Looking from primary side, motor runs in anti clock direction.
So starting with an inlet v/v figure, rotate the motor clockwise ( reverse from running position)
51 degrees from TDC. Get this absolutely bang on, I repeat
rotate the motor clockwise counting 51 degrees from TDC.
Stop there , mark this spot on the degree wheel neatly with a fine marker pen.
Now go another 20 degrees or so, more.
Look at your inlet valves ( the springy things on the carb side of the motor), one of them should have v/v lash.
Put your cigarette paper between the rocker arm tappet and the v/v stem.
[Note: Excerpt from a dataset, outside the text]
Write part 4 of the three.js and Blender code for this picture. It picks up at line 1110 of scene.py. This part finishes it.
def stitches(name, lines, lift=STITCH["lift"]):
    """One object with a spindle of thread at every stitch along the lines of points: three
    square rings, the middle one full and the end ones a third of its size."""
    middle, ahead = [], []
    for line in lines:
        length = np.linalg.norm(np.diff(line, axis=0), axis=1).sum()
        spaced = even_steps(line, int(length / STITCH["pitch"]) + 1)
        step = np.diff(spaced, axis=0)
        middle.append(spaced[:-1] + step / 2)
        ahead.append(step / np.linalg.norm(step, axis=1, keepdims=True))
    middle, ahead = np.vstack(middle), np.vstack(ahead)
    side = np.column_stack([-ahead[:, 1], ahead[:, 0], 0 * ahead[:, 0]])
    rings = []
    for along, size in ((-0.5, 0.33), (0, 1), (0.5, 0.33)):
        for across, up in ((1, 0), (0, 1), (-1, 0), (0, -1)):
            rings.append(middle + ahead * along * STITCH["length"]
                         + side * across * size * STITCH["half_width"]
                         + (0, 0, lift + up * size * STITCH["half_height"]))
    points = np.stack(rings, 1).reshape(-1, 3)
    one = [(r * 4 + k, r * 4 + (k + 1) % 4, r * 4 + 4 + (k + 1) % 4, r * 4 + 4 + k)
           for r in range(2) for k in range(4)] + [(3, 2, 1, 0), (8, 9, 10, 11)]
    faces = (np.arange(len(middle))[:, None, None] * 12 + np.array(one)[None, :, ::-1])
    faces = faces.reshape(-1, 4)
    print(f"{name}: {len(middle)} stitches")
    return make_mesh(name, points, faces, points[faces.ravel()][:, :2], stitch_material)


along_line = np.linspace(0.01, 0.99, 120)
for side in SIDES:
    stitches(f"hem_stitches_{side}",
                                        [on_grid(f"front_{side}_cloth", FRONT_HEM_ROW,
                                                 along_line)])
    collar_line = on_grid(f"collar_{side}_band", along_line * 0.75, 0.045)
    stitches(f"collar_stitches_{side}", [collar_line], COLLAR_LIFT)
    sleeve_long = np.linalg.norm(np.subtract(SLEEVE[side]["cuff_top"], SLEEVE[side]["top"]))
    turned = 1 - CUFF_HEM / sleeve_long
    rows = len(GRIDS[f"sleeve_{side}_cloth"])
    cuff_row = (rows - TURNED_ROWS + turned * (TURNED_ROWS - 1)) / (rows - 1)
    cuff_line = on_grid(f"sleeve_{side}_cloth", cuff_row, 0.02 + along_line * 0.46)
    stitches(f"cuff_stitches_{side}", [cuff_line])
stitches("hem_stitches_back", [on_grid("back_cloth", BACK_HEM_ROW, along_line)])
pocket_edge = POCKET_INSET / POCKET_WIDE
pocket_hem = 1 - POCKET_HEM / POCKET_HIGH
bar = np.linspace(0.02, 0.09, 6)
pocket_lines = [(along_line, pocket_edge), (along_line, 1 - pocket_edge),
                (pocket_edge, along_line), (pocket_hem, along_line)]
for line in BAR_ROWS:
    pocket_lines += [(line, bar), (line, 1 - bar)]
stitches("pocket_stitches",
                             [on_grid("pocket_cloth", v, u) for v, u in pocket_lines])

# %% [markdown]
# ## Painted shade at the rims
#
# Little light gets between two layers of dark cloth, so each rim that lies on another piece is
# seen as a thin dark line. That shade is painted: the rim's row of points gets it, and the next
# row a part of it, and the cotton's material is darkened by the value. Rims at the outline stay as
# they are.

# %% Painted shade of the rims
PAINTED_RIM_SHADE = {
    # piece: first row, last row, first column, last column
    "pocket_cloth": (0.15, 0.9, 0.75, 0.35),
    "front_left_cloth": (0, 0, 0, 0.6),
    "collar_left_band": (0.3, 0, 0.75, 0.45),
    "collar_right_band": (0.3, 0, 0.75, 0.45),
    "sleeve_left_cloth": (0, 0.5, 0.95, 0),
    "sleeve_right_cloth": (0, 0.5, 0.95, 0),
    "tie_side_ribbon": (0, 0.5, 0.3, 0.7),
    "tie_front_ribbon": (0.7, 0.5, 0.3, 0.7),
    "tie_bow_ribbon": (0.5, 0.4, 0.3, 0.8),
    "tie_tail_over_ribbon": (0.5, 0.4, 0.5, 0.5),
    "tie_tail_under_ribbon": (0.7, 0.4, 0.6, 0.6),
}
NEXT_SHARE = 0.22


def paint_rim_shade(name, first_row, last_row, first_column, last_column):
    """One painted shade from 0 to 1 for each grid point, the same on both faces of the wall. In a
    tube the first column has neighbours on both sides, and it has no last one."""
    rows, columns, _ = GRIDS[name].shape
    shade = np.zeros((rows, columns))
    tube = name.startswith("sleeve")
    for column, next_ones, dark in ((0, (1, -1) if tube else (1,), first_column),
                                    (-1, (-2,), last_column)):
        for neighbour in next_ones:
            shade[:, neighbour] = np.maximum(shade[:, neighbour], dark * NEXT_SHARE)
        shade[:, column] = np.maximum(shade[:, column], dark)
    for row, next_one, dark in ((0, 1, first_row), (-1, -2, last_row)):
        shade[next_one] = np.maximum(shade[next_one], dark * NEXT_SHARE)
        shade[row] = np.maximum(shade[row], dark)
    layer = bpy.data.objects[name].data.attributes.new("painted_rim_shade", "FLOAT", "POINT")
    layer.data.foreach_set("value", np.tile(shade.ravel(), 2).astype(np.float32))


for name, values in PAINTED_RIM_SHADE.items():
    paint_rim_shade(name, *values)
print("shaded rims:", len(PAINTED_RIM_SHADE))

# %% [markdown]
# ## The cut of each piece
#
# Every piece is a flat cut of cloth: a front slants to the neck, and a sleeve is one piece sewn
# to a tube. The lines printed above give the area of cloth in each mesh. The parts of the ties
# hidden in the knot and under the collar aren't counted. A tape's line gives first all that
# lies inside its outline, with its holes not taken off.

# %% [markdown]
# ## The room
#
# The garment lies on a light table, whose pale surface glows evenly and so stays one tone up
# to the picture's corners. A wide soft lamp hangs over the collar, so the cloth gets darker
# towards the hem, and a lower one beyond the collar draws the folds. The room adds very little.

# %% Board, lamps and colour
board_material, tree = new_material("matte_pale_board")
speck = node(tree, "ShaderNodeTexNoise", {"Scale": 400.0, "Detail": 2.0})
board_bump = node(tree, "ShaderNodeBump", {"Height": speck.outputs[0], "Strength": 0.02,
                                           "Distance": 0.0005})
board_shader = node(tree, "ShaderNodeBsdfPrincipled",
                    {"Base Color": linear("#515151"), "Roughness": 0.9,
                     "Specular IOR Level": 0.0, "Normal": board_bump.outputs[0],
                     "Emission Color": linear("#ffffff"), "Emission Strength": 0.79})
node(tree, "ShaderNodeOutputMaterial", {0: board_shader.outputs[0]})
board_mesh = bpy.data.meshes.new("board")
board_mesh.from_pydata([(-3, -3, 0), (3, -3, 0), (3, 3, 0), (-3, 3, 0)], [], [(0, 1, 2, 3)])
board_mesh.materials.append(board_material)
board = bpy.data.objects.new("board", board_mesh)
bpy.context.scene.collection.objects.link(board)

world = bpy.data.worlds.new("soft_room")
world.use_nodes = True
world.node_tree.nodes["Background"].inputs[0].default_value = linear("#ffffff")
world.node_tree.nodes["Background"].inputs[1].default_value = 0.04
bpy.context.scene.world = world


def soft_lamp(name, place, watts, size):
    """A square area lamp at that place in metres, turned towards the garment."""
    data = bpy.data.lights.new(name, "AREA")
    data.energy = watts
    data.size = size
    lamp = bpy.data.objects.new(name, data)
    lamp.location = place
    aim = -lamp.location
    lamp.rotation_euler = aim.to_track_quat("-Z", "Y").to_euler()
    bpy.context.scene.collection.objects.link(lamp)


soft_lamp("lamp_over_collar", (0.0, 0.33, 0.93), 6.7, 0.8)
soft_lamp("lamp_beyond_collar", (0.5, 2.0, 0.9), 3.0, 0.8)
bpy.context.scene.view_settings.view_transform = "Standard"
Hold it there and rotate the motor
anti clockwise ( normal running direction) untill the rocker pinches the rizla paper.
Note where this occurs on your degree wheel.
It should occur at the mark you made at 51 degrees before TDC.
If it does then yee ha! all is well.
If it doesnt , rotate the motor to exactly 51 degrees.
remove the timing idler gear.
Now move the cam , it spins the same way as the motor,( with your finger on the wheel )until the inlet v/v begins to open (pinched rizla)
, put the idler wheel back in (dont worry about timing marks we are way past caring about them at this point).
You may have to compromise by a degree or so at this point to get teeth meshed, but try to get as close as possible.
You should by now have the general idea.
If you dont then get a smart friend to help.
If you do get it.
continue to check all the Inlet close values and Exhaust inlet open values.
If you get the first one correct (procedure above) then the rest should all be within a degree or two.
If not then your method is wrong or you have the wrong camshaft.
If you mark up the card the way I described in the previous post then it will really help.
If this is away over your head, find a friend with a degree wheel , buy him a beer or two once you have checked it over.
I reiterate , if you dont know the valve timing is bang on and the ignition timing is bang on leave the carb alone.
Sorry about the long post , most was on file from previous enquiries, and sorry about the dietary advice , you may have a nut allergy for all I know.